Enorme afición a dispararse en el pie
Resulta pasmoso que la izquierda contemporánea siga haciéndole ojitos al comunismo pese a las horrorosas lecciones de la historia
La Universidad CEU San Pablo ha tenido la buena idea de organizar un congreso internacional que recuerda a las víctimas del comunismo. Lo han titulado adecuadamente «Voces por la libertad». Este miércoles y jueves se escuchan allí los desgarradores testimonios del sufrimiento en los países del Este bajo la bota soviética; la voz valiente de un disidente chino; el vibrante ejercicio de memoria –de la buena– de una descendiente directa de varias personas asesinadas en Paracuellos por el Frente Popular; los doloridos recuerdos de las víctimas del terrorismo maoísta que asoló Perú y de las matanzas de ETA (con la burla añadida de que en ambos países la izquierda ha puesto en marcha un proceso de amnesia y de perdón a los asesinos).
Todas esas brutalidades compartían algo, un mismo motor ideológico: la quimera comunista, la ideología más letal de la historia en volumen de muertos: unos cien millones. Siempre que se ha experimentado ha acabado mal. Pero asombrosamente la burra vuelve al trigo, no escarmienta (ahí está Hispanoamérica, intentándolo una vez más contra las evidencias previas, o los malos pasos del Gobierno de nuestra propia España).
El comunismo fracasa siempre porque provoca un triple destrozo. En primer lugar machaca la dignidad humana, porque priva a las personas de lo más valioso: Dios y la libertad. Al socialismo le ocurre aquello que decía el inteligente liberal francés Benjamin Constant de Rebecque sobre el abate Malby, pensador protosocialista: «Malby quiere que el individuo sea esclavo para que el pueblo sea libre». Cada vez que escucho la cita me vienen a la mente, no sé por qué, los rostros de nuestro Gobierno «progresista» para todos y todas y el orfeón mediático e intelectual que lo apoya.
El segundo destrozo del comunismo es el económico. La restricción o supresión de la propiedad privada, la economía planificada por el Estado y el voraz intervencionismo estatal no generan progreso (de ahí los sarcástico de que se hagan llamar «fuerzas progresistas»). Lo que se provoca es una igualación a la baja, una socialización de la miseria. Excepto, por supuesto, en el caso de la opulenta oligarquía dirigente, que en los regímenes comunistas suele ser extractiva hasta el latrocinio.
El tercer destrozo del comunismo es la represión, que en su versión aguda acaba en pura violencia física contra la disidencia. Un régimen socialista fetén impone un control férreo de los medios, altísimas dosis de propaganda, culto al líder providencial, negación de la pluralidad y del propio derecho a existir del adversario ideológico, y un intenso lavado de cerebro a través de las palancas de la educación y la cultura.
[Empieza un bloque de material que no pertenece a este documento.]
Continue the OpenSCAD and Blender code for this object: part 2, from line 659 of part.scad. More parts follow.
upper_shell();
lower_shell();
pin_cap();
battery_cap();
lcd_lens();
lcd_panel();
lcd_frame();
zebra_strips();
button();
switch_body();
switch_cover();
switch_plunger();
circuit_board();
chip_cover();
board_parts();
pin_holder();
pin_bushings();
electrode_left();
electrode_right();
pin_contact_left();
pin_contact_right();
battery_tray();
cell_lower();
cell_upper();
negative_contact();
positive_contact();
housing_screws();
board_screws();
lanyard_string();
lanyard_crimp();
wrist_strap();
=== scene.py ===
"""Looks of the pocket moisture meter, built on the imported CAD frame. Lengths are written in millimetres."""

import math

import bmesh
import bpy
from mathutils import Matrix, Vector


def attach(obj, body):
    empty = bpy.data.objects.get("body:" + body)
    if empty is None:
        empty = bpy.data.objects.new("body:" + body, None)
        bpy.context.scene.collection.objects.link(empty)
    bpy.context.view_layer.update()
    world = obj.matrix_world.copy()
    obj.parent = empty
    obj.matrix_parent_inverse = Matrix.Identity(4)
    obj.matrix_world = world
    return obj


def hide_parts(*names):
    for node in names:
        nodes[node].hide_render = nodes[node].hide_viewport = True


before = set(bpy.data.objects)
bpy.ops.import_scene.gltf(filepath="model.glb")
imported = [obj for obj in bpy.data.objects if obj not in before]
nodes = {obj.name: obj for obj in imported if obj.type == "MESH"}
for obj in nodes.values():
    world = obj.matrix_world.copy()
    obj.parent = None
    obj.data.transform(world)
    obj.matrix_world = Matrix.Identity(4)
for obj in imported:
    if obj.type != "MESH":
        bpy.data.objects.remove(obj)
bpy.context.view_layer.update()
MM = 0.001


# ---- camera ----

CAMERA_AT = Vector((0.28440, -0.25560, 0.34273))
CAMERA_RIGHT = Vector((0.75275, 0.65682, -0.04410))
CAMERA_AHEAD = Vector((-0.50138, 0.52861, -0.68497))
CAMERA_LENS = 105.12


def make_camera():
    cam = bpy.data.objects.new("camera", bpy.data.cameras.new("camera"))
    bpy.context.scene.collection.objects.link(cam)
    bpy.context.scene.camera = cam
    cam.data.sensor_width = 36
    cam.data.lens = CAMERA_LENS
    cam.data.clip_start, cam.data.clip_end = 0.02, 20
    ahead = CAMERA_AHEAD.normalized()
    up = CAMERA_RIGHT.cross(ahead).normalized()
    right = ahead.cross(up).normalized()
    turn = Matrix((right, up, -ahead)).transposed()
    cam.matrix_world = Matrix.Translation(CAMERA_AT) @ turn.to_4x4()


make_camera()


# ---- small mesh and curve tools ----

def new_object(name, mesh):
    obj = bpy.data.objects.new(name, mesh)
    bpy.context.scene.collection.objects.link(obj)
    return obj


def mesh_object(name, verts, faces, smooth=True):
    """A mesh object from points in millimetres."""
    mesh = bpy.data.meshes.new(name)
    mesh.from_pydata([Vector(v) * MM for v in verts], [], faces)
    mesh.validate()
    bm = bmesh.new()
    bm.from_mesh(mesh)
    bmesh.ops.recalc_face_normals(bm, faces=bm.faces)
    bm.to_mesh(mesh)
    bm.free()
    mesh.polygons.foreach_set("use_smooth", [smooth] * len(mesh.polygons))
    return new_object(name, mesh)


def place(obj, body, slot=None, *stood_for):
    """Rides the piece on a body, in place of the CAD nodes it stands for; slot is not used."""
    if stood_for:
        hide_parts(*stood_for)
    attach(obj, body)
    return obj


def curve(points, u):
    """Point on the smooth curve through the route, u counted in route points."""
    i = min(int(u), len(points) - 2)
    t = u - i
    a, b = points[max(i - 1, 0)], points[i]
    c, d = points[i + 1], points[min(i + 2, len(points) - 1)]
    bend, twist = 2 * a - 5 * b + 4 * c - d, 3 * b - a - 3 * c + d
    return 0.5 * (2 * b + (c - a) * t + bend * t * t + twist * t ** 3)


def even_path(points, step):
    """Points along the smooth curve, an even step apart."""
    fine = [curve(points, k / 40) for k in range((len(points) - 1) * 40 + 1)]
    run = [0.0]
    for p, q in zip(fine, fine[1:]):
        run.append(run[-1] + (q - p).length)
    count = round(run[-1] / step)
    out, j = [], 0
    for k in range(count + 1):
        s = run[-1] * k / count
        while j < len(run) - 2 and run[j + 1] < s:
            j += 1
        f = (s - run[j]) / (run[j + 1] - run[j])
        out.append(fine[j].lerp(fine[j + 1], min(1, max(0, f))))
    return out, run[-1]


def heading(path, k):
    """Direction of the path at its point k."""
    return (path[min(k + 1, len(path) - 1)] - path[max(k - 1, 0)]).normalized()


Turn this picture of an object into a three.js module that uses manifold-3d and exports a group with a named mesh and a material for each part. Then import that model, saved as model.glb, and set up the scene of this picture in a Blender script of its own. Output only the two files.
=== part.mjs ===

En efecto: todo ese hedor empieza a impregnar la atmósfera política española. Resulta pasmoso –o más bien desolador– que la izquierda contemporánea siga haciéndole ojitos al comunismo a pesar de las brutales lecciones de la historia. Y asombra también el creciente desprecio a la democracia liberal, que con todos sus defectos es el mejor sistema de derechos y libertades inventado hasta la fecha. No se conocen gulags ni chekas en nombre de las ideas de Adam Smith y Karl Popper.